可这人像是感觉不到疼一样,只停顿片刻,踩着杂乱又急促的脚步声朝迟清和飞快逼近。
“怎么穿这么少!皮痒了,想再进一次医院是吧?!”
宋序林火急火燎地从床尾沙发顺了件黑色羽绒服,见迟清和咳嗽到腰都弯下去了,不由分说给人套上。
“你穿得更少。”迟清和哑着嗓子道。
宋·光膀子·序林:“……”
他气急败坏地挠了把头皮,“老子金刚不坏身!你个漏斗子能比吗?!”
迟清和不轻不重地哦了一声,借此机会,挺直因咳嗽而半弯下的脊背。
接着,他拎起书桌上的书包,“你还有十分钟洗漱时间,我去楼下等你。”
刚说完,他突然忍不住,噗嗤笑了出来。
尽管收得很快,还是被宋序林听到了。
这会儿,要是宋序林再反应不过来,他就是真傻了。
瞧见迟清和眼底毫不遮掩的狡黠,宋序林又气又郁闷。
对着空气挥了好几套组合拳后,认命地穿衣服去了。
沈熙提前给两人准备了早餐,但因为时间来不及,只能打包在车上吃。
到校门口后,迟清和再三婉拒沈熙要把他送到教室的想法,迅速说完再见,背上书包,牵着一旁补觉补得迷迷糊糊的宋序林往学校快步走去。

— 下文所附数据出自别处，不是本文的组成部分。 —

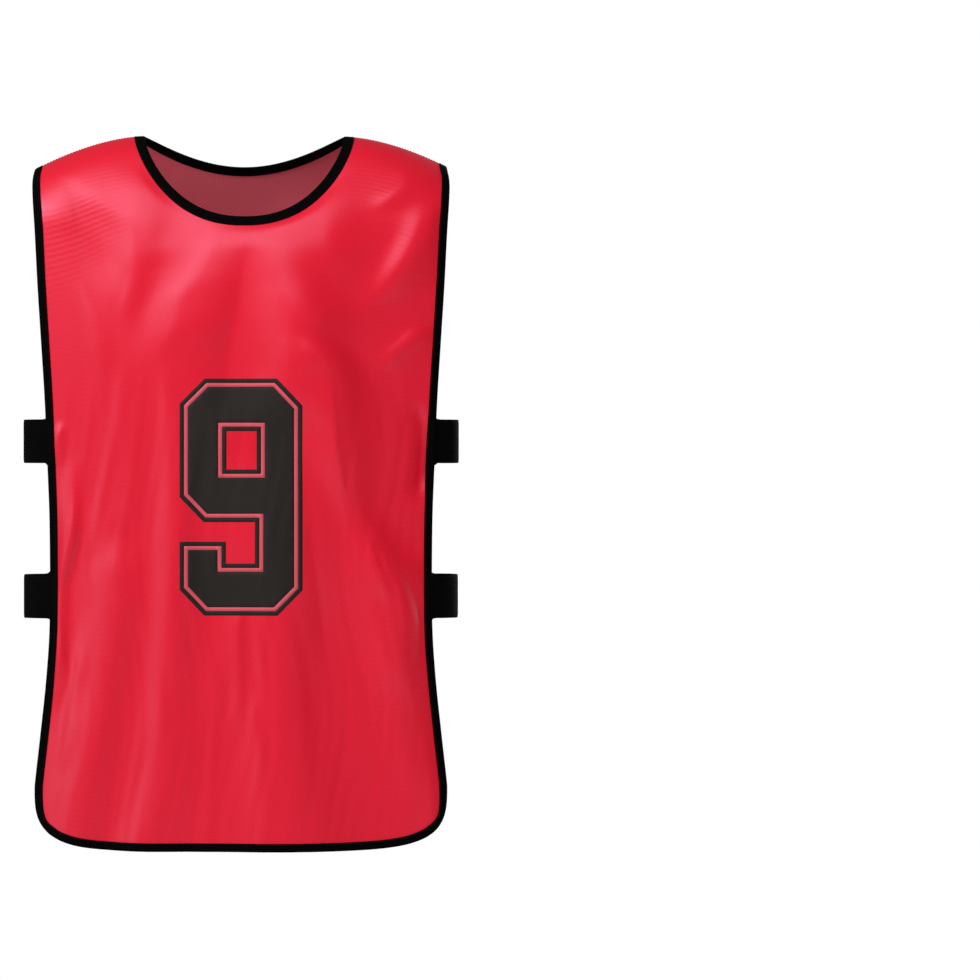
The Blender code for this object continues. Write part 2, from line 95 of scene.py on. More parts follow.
# Folds: height, widths to the left and right of the crest, crispness (2 is soft, 1 a sharp crease), then the
# crest's way down the cloth as rows of x, drop, share of the height and share of the width. A trough's height
# is negative.
frontFolds = [
    (3.4, 13, 18, 2, [(-97, 22, 0, 1.4), (-95, 60, 1.1, 1.6), (-101, 136, 0.4, 0.55),
        (-110, 172, 0.4, 0.55), (-112, 215, 0, 0.5)]),
    (-5.3, 11, 18, 2, [(-174, 40, 0, 1), (-164, 55, 0.4, 0.6), (-144, 102, 1.2, 1.4),
        (-128, 165, 0.45, 1), (-116, 210, 0, 1)]),
    (3.2, 17, 48, 1.8, [(-17, 88, 0, 0.8), (-23, 112, 1.05, 0.9), (-33, 136, 1.1, 1.1),
        (-51, 161, 1.05, 1), (-57, 185, 1.15, 1), (-76, 225, 0, 0.4)]),
    (-3.2, 18, 17, 1.6, [(-68, 110, 0, 1), (-81, 136, 0.75, 1.1), (-92, 165, 1.05, 1),
        (-97, 190, 0.75, 1.1), (-100, 228, 0, 1)]),
    (-7.7, 17, 37, 1.2, [(10, 100, 0, 1), (6, 122, 0.5, 1), (-2, 165, 0.75, 1), (-9, 200, 1, 0.9),
        (-12, 240, 1.15, 1.4), (-16, 300, 0, 1)]),
    (14.0, 29, 31, 1.9, [(37, 95, 0, 1), (37, 117, 0.4, 1.1), (49, 150, 0.85, 1.1), (59, 185, 1.2, 1.2),
        (51, 240, 1.05, 0.9), (52, 300, 0, 1)]),
    (10.0, 54, 26, 2, [(96, 25, 0, 1), (79, 70, 0.8, 1.4), (75, 110, 0.95, 1.2), (88, 150, 0.25, 1),
        (85, 205, 0, 1)]),
    (8.4, 16, 25, 1.9, [(185, 60, 0, 1), (178, 85, 0.75, 1), (164, 118, 1.1, 1), (146, 150, 0.7, 1),
        (124, 178, 0, 0.8)]),
    (4.0, 9, 16, 1.6, [(176, 185, 0, 1), (165, 200, 1.2, 1.1), (145, 220, 0.8, 1), (137, 238, 0, 1)]),
    (14.0, 23, 18, 1.9, [(70, 195, 0, 0.8), (90, 230, 1, 1), (94, 300, 0.95, 1.4), (113, 371, 0.6, 0.85),
        (147, 445, 1.2, 1.5), (154, 510, 1.05, 1.2), (163, 570, 0.6, 1.3), (182, 640, 0.55, 1.4),
        (185, 700, 0.4, 1.7)]),
    (-12.2, 10, 15, 1.6, [(167, 258, 0, 1), (180, 285, 0.65, 1), (182, 312, 1.2, 1), (176, 337, 0.8, 0.9),
        (169, 362, 0, 1)]),
    (-4.8, 7, 6, 1.5, [(147, 412, 0, 1), (162, 435, 0.55, 0.9), (177, 484, 1.2, 1.1), (169, 528, 0.4, 1),
        (170, 572, 0, 1)]),
    (8.0, 15, 20, 2, [(-77, 215, 0, 0.8), (-73, 250, 0.35, 0.45), (-66, 308, 0.65, 0.8),
        (-66, 406, 1.2, 0.85), (-68, 479, 1.2, 1), (-73, 553, 1, 1), (-78, 626, 0.9, 1.3),
        (-98, 700, 1.1, 1.4)]),
    (1.6, 6, 9, 1.7, [(-115, 215, 0, 1), (-115, 245, 0.9, 1), (-120, 290, 1, 1), (-130, 340, 0.95, 1),
        (-138, 380, 1.2, 1), (-144, 420, 0, 1)]),
    (2.6, 12, 8, 1.6, [(-94, 220, 0, 1), (-100, 258, 0.45, 0.95), (-104, 300, 0.85, 0.9),
        (-108, 350, 1, 1), (-119, 392, 1.1, 1.3), (-123, 450, 0, 1)]),
    (9.6, 23, 5, 1.5, [(-155, 305, 0, 1), (-162, 335, 0.35, 1), (-163, 385, 0.8, 1.1),
        (-175, 440, 0.95, 1), (-177, 500, 1.1, 1), (-178, 562, 0, 1)]),
    (11.8, 20, 17, 2, [(-118, 380, 0, 1), (-120, 430, 0.7, 1.2), (-128, 500, 0.85, 1.1),
        (-138, 560, 0.85, 1.1), (-149, 610, 1, 1.2), (-165, 700, 1.05, 1.3)]),
    (5.1, 20, 6, 1.4, [(-3, 450, 0, 1), (-2, 480, 0.95, 0.9), (-3, 540, 1.05, 1.2), (-2, 592, 0, 1)]),
    (13.1, 38, 38, 1.8, [(31, 290, 0, 0.9), (37, 380, 0.9, 1.2), (41, 470, 0.95, 0.75),
        (41, 560, 1.05, 0.75), (51, 700, 1.2, 1.3)]),
    (2.0, 12, 5, 1.6, [(20, 452, 0, 1), (19, 485, 1, 1.1), (15, 700, 0.65, 1)]),
    (1.1, 5, 5, 1.5, [(-28, 555, 0, 1), (-28, 592, 1, 1), (-34, 700, 1, 1)]),
    (2.7, 9, 16, 1.8, [(-152, 125, 0, 1), (-148, 160, 0.55, 1), (-138, 200, 1.1, 0.9),
        (-131, 242, 0.45, 1.1), (-140, 292, 0, 1)]),
    (4.4, 8, 5, 1.5, [(-174, 278, 0, 1), (-178, 300, 1.1, 1), (-176, 324, 0, 1)]),
    (3.5, 9, 18, 1.5, [(158, 30, 0, 1), (159, 45, 0.95, 1), (145, 62, 1, 1.2), (129, 82, 0, 1)]),
    (3.4, 4, 6, 1.5, [(-175, 395, 0, 1), (-179, 445, 1.05, 1), (-178, 500, 1, 1), (-172, 550, 0, 1)]),
    (2.8, 6, 9, 1.8, [(-148, 455, 0, 1), (-152, 490, 0.6, 0.95), (-158, 530, 1.15, 0.85),
        (-163, 570, 1.2, 1.3), (-175, 625, 0, 1)]),
    (2.1, 9, 4, 1.5, [(118, 382, 0, 1), (127, 410, 1, 1), (135, 435, 1, 1), (138, 458, 0, 1)]),
    (1.3, 9, 7, 1.5, [(145, 390, 0, 1), (154, 430, 0.8, 1), (163, 465, 1.1, 1.2), (173, 500, 0, 1)]),
    (2.3, 8, 4, 1.4, [(85, 225, 0, 1), (89, 285, 1.1, 1.1), (97, 340, 0.95, 1), (104, 405, 0, 1)]),
    (-1.4, 8, 5, 1.5, [(66, 330, 0, 1), (70, 400, 1.05, 1), (79, 480, 1.05, 1), (87, 565, 0, 1)]),
    (1.5, 13, 8, 1.6, [(149, 535, 0, 1), (154, 572, 1, 1), (158, 605, 0.9, 1), (162, 645, 0, 1)]),
    (-2.2, 6, 6, 1.5, [(-14, 498, 0, 1), (-11, 530, 0.8, 1), (-12, 552, 1.1, 1), (-18, 578, 0, 1)]),
    (1.6, 8, 7, 1.5, [(17, 535, 0, 1), (12, 572, 1.1, 1), (21, 610, 0.9, 1), (26, 700, 0.8, 1)]),
]
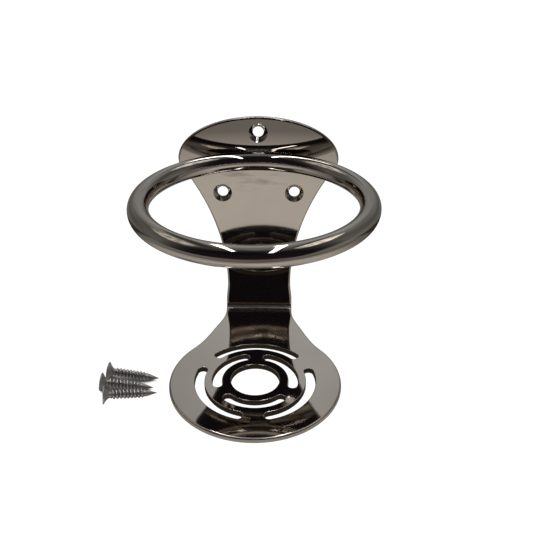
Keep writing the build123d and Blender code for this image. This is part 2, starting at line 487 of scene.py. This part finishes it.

“小煎饼……我不想上学……我们回家睡觉吧……”宋序林打了个哈欠,含糊不清地喃喃。
迟清和脚步微顿,“?”
小,煎饼?
怎么突然给他起了绰号。
还没等他想明白怎么回事,宋序林猛地甩开他的手,捂着通红的脸蛋急匆匆跑走。
中途还因为没看台阶,差点摔倒。
迟清和按着喉咙,喊道,“小心点!”
宋序林大概是跑远了,听不见,迟清和叹了口气,低头看了眼时间。
还有十二分钟上课。
走慢点吧。
这个点,大部分人都到教室了,路上就零星几个提着扫帚打扫的值日生,和边跑边吃早餐的学生。
这么一对比,迟清和倒显得悠闲极了,走着走着还能停下,从书包里拿出围巾,慢悠悠地给自己围上。
一点都没有作为临界生的紧迫感。
他把脸埋在围巾里,耳朵和脖颈顿时好受了很多。
江京的冬风,又湿又冷,直往骨头缝钻,他这副身体又是弱的,可不能再病了。
“噔——哒——噔——哒——”
脚步声由远及近。
同他一样不紧不慢,只是这声音一重一轻的,不太像个正常人走出来。
像个瘸子走出来的。
迟清和无意关注那个瘸子是谁,可奇怪的是——
冷风中多了丝柠檬叶和薰衣草的味道。